(a) We start by rewriting \((2 - x^2)^{-2}\) as \(\left(\frac{1}{2}(1 - \frac{x^2}{2})\right)^{-2}\).

Using the binomial expansion for \((1 + u)^n\), where \(n = -2\) and \(u = -\frac{x^2}{2}\), we have:

\(1 + nu + \frac{n(n-1)}{2!}u^2 + \cdots\)

Substitute \(n = -2\) and \(u = -\frac{x^2}{2}\):

\(1 - 2\left(-\frac{x^2}{2}\right) + \frac{(-2)(-3)}{2}\left(-\frac{x^2}{2}\right)^2 + \cdots\)

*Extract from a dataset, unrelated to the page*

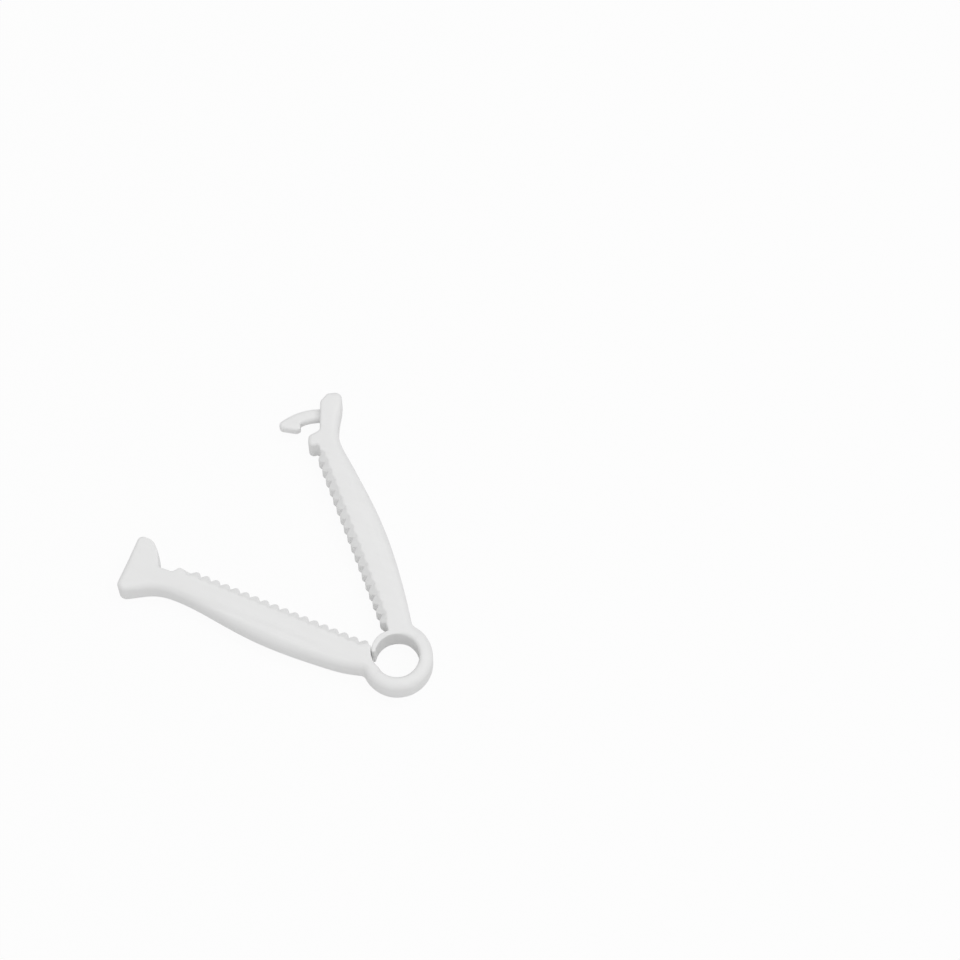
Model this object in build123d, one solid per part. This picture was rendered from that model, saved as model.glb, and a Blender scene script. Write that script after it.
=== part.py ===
from build123d import *

import math
import os

# The umbilical cord clamp is one injection moulding: a jaw that ends in a catch, a jaw that ends
# in a hook, and the C-shaped spring ring that joins them. It lies on its side. The origin is on
# the ring's axis in the plane that it lies on, +Z is up, and +X runs along the catch jaw's teeth.
# Each jaw is drawn in its own plan: s runs out from the ring's axis along the teeth, and t runs
# outwards, away from the other jaw. Millimetres and degrees.

# Whole moulding
thickness = 6.6
reach = 55.0
open_angle = 46.6
edge_break = 0.3
corner_round = 0.35

# Spring ring, and the angle from a jaw at which the flexing part of the band begins
ring_outer_radius = 6.8
ring_band = 2.6
flex_angle = 45.0

# Jaws: the width is from the tips of the teeth to the fullest place of the outer edge
jaw_width = 7.75
tooth_line_inset = 0.7
tooth_pitch = 2.06
tooth_depth = 0.9
tooth_round = 0.25
teeth_margin = 0.55
bevel_width = 1.5
mesh_gap = 0.5
crown_width = 3.3
crown_fade = 2.4

# Crease along the middle of each broad face
crease_depth = 0.32
crease_width = 2.8
crease_inset = 3.3
crease_start = 11.0
crease_margin = 5.1

# Tongue that shuts the way from between the jaws into the ring's eye
tongue_thickness = 1.1
tongue_lap = 13.0
tongue_gap = 0.25

# Catch head on one jaw
head_length = 6.1
head_rise = 2.2
head_spread = 8.8
neck_spread = 5.3
notch_length = 4.0
notch_depth = 2.2
land_length = 0.8
head_corner = 1.1

# Slot in the catch head: a mouth, the ledge beside it and the pocket behind
mouth_length = 3.1
slot_width = 3.1
end_wall = 0.9
ledge_drop = 1.1
pocket_length = 3.8
pocket_depth = 5.3

# Hook and the tilted end that carries it on the other jaw
hook_setback = 1.05
hook_bow = 12.0
hook_bow_middle = -0.9
hook_thickness = 2.4
hook_depth = 2.6
hook_reach = 5.9
hook_round = 0.45
barb_height = 1.05
latch_gap = 0.12
stop_setback = 9.4
stop_length = 2.7
stop_rise = 1.3
neck_width = 3.3
neck_tilt = 20.0
pad_width = 4.4
pad_round = 1.2

# Values that follow from these
half_angle = open_angle / 2
ring_inner_radius = ring_outer_radius - ring_band
tongue_reach = ring_inner_radius + tongue_thickness
flex_start = flex_angle
flex_end = 360.0 - open_angle - flex_angle
tooth_line = -tooth_line_inset
tip_lap = (tooth_depth - mesh_gap) / 2
pivot_offset = (tooth_line_inset - tip_lap) / math.sin(math.radians(half_angle))
pivot_s = pivot_offset * math.cos(math.radians(half_angle))
pivot_t = -pivot_offset * math.sin(math.radians(half_angle))
tongue_radius = tongue_reach - pivot_offset
relief_radius = tongue_radius + tongue_gap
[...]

\(= 1 + x^2 + \frac{3}{4}x^4 + \cdots\)

Multiply by \(\frac{1}{4}\) to account for the factor \(\frac{1}{4}\) from \(\left(\frac{1}{2}\right)^{-2}\):

\(\frac{1}{4}(1 + x^2 + \frac{3}{4}x^4) = \frac{1}{4} + \frac{1}{4}x^2 + \frac{3}{16}x^4\)

(b) The expansion is valid for \(|x| < \sqrt{2}\) because the binomial expansion is valid for \(|u| < 1\), where \(u = \frac{x^2}{2}\), leading to \(|x^2/2| < 1\), or \(|x| < \sqrt{2}\).